Trust instruments should include contingency provisions to address situations where a named charity no longer exists or cannot accept a gift. Common solutions include specifying alternate charities, granting trustee discretion to select a substitute organization with similar purposes, or specifying cy pres provisions where permitted under applicable law. Including clear fallback mechanisms in the trust reduces uncertainty and ensures that charitable assets continue to serve a purpose consistent with the donor’s intent, while complying with state rules that govern charitable substitutions and trust modifications.

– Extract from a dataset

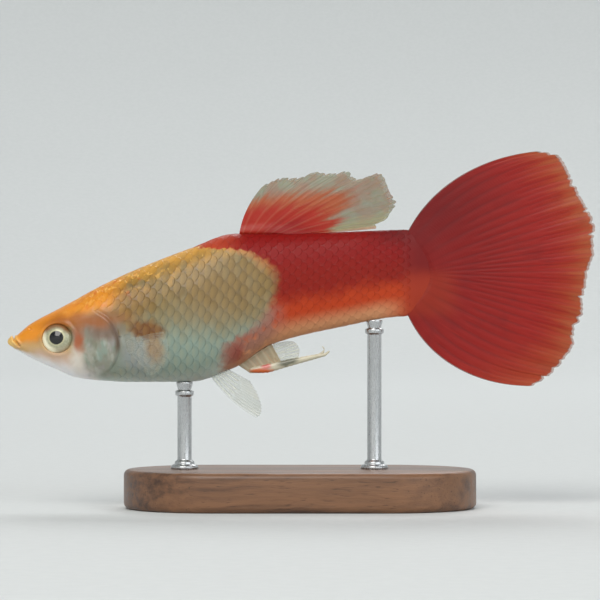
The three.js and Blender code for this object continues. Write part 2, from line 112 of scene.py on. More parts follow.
PUPIL_SHIFT = 0.1
MOUTH_LINE = ((0.42, 0.6), (0.58, 0.12), (0.98, -0.28))
NOSTRIL = (1.8, 0.95)
GAP = 0.3


# Plain helpers

def smooth(x, low, high):
    t = np.clip((x - low) / (high - low), 0, 1)
    return t * t * (3 - 2 * t)


def mix(a, b, t):
    return a + (b - a) * t


def bump(x, middle, width):
    return np.exp(-(((x - middle) / width) ** 2))


def world(points):
    """Fish millimetres to metres in the frame."""
    return (np.asarray(points, float) + (SNOUT_X, 0, SNOUT_Z)) * MM


def srgb(red, green, blue):
    """A colour given as 0 to 255 steps, as the linear values that a shader takes."""
    shares = [v / 255 for v in (red, green, blue)]
    return tuple(v / 12.92 if v <= 0.04045 else ((v + 0.055) / 1.055) ** 2.4 for v in shares)


# The shape of the body

def along(column, x):
    """A smooth value between stations, with no overshoot."""
    at, values = STATIONS[:, 0], STATIONS[:, column]
    slopes = np.diff(values) / np.diff(at)
    tangents = np.concatenate(([slopes[0]], np.zeros(len(slopes) - 1), [slopes[-1]]))
    before, after = slopes[:-1], slopes[1:]
    same = before * after > 0
    tangents[1:-1][same] = (2 * before * after)[same] / (before + after)[same]
    i = np.clip(np.searchsorted(at, x) - 1, 0, len(at) - 2)
    span = at[i + 1] - at[i]
    t = np.clip((x - at[i]) / span, 0, 1)
    return (
        values[i] * (2 * t**3 - 3 * t**2 + 1)
        + tangents[i] * span * (t**3 - 2 * t**2 + t)
        + values[i + 1] * (3 * t**2 - 2 * t**3)
        + tangents[i + 1] * span * (t**3 - t**2)
    )


def gill_reach(x, z):
    return np.hypot(x - GILL_HUB[0], z - GILL_HUB[1]) / GILL_RADIUS


def gill_flare(x, z):
    """How far the gill cover stands off the head."""
    back = x - (GILL_HUB[0] + GILL_RADIUS - GILL_RAMP)
    return GILL_FLARE * smooth(back / GILL_RAMP, 0, 1) * (1 - smooth(gill_reach(x, z), 0.99, 1.07))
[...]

Coordinating a charitable trust with your estate plan ensures consistency across beneficiary designations, wills, and other trust instruments. Integrating charitable planning with succession and tax strategies avoids conflicting provisions and clarifies how charitable gifts interact with family distributions and liquidity needs at death or during incapacity. Legal review of all estate documents is advisable before trust funding to align distribution priorities and avoid unintended consequences. Clear communication with heirs and advisers helps set expectations and supports smoother administration in the future.

Ongoing costs for a charitable trust typically include trustee fees, tax preparation and filing expenses, investment management fees, and possible legal or accounting consultation for compliance and reporting. Costs vary by asset complexity, trustee selection, and the level of administrative activity required to meet reporting obligations. Budgeting for these expenses is a key part of planning to ensure charitable impact is not unduly diminished by administrative costs. Designing a trust with streamlined reporting requirements and thoughtful governance can help manage long-term expenses while preserving intended benefits for charities and beneficiaries.